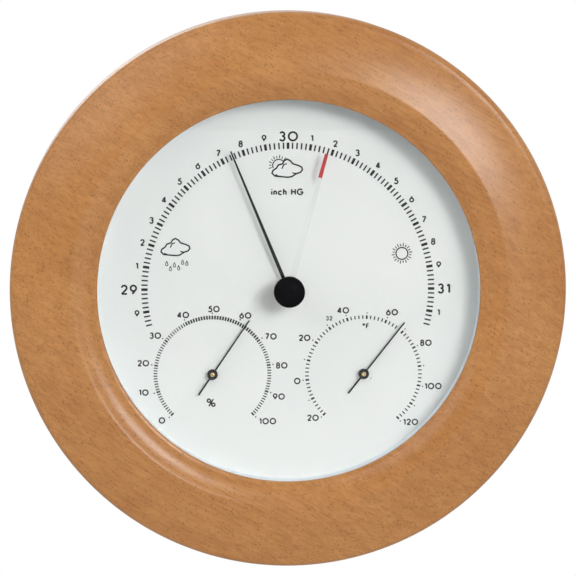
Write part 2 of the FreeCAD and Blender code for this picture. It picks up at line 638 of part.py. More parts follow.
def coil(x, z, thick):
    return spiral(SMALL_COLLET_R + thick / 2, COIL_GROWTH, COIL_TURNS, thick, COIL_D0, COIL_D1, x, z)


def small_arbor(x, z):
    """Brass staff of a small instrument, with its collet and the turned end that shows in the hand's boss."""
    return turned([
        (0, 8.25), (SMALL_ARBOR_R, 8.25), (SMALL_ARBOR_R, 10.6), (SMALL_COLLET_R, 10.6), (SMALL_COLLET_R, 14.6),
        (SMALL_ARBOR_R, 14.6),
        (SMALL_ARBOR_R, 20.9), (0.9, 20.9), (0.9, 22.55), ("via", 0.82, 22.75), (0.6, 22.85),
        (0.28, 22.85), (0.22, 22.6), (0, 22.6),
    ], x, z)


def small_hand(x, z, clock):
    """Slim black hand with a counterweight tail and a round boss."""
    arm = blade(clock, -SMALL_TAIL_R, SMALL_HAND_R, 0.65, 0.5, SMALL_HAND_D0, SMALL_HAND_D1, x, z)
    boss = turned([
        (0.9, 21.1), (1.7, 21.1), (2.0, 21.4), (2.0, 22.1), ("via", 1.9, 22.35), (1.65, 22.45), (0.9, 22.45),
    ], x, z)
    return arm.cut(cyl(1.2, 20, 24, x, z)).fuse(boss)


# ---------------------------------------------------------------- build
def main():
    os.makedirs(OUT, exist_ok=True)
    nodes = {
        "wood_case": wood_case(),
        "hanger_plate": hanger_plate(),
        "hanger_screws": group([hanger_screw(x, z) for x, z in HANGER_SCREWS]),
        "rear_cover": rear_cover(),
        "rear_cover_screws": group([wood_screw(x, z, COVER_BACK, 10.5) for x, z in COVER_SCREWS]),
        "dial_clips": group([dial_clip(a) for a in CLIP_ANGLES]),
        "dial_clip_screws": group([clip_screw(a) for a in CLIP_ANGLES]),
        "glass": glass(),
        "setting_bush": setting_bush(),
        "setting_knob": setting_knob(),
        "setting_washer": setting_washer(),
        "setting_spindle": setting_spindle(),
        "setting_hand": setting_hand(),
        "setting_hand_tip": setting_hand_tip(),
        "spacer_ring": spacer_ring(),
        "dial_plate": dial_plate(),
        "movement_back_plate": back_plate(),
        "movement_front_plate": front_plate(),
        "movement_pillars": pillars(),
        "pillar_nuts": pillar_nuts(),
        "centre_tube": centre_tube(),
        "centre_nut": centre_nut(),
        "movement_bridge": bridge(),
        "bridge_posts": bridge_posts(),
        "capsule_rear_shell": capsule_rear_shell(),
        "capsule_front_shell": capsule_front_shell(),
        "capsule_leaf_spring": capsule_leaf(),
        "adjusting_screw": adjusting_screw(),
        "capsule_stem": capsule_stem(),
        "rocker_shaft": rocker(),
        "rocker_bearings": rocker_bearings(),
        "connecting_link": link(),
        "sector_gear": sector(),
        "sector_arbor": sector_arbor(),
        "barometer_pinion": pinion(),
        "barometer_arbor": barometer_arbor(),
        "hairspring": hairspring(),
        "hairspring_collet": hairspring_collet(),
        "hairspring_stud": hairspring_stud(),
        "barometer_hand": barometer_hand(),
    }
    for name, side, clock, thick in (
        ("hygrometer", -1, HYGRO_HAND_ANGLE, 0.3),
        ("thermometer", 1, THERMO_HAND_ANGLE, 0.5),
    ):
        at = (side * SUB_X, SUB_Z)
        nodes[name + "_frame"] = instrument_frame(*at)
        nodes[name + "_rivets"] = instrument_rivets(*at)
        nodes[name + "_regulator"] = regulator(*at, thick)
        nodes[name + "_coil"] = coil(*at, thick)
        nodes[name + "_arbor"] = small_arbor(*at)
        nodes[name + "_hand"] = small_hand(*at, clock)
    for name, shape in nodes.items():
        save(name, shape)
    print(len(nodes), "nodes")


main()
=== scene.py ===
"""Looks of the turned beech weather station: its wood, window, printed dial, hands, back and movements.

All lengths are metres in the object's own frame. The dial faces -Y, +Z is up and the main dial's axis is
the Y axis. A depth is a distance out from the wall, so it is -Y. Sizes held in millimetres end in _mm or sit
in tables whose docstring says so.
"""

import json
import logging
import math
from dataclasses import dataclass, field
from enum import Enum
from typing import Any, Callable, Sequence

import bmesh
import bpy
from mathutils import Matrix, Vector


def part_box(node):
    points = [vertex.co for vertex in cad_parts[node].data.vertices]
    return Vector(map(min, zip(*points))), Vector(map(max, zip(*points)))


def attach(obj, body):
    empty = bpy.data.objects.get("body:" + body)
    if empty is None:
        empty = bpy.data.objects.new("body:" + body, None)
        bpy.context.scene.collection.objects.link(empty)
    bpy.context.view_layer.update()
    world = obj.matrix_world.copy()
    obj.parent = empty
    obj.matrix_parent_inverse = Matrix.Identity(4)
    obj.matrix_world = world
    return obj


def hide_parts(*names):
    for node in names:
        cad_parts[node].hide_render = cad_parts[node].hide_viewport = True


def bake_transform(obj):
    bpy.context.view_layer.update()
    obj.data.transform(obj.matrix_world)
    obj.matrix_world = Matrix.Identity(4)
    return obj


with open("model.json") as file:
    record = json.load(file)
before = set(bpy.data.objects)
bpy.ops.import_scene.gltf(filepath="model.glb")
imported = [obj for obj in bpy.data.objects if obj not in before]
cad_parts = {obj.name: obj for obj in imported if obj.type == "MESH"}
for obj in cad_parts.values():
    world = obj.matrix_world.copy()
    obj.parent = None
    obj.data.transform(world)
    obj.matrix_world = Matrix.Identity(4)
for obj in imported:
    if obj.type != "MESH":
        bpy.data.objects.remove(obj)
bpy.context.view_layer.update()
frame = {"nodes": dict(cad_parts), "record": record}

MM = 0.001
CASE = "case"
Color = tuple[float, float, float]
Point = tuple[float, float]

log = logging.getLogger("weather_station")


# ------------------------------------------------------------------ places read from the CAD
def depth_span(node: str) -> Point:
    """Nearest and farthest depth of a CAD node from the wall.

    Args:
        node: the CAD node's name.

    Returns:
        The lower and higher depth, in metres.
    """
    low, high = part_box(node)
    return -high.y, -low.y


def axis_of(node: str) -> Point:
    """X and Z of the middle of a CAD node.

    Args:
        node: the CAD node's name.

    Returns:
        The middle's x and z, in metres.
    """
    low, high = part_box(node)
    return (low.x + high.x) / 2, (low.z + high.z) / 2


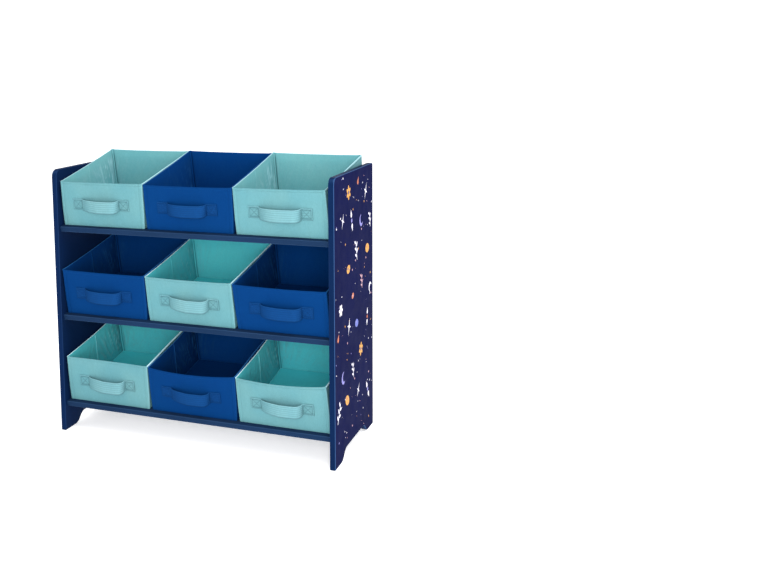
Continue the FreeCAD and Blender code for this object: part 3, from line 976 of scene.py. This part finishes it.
******
▸ To be done
In the listing above, locate the line with "for name, shape" and the line with "zip(*points))), Vector(map(max, zip(*points)))", then extract exactly those lines and every line between them, and nothing more.

▸ Exercise output
    for name, shape in nodes.items():
        save(name, shape)
    print(len(nodes), "nodes")


main()
=== scene.py ===
"""Looks of the turned beech weather station: its wood, window, printed dial, hands, back and movements.

All lengths are metres in the object's own frame. The dial faces -Y, +Z is up and the main dial's axis is
the Y axis. A depth is a distance out from the wall, so it is -Y. Sizes held in millimetres end in _mm or sit
in tables whose docstring says so.
"""

import json
import logging
import math
from dataclasses import dataclass, field
from enum import Enum
from typing import Any, Callable, Sequence

import bmesh
import bpy
from mathutils import Matrix, Vector


def part_box(node):
    points = [vertex.co for vertex in cad_parts[node].data.vertices]
    return Vector(map(min, zip(*points))), Vector(map(max, zip(*points)))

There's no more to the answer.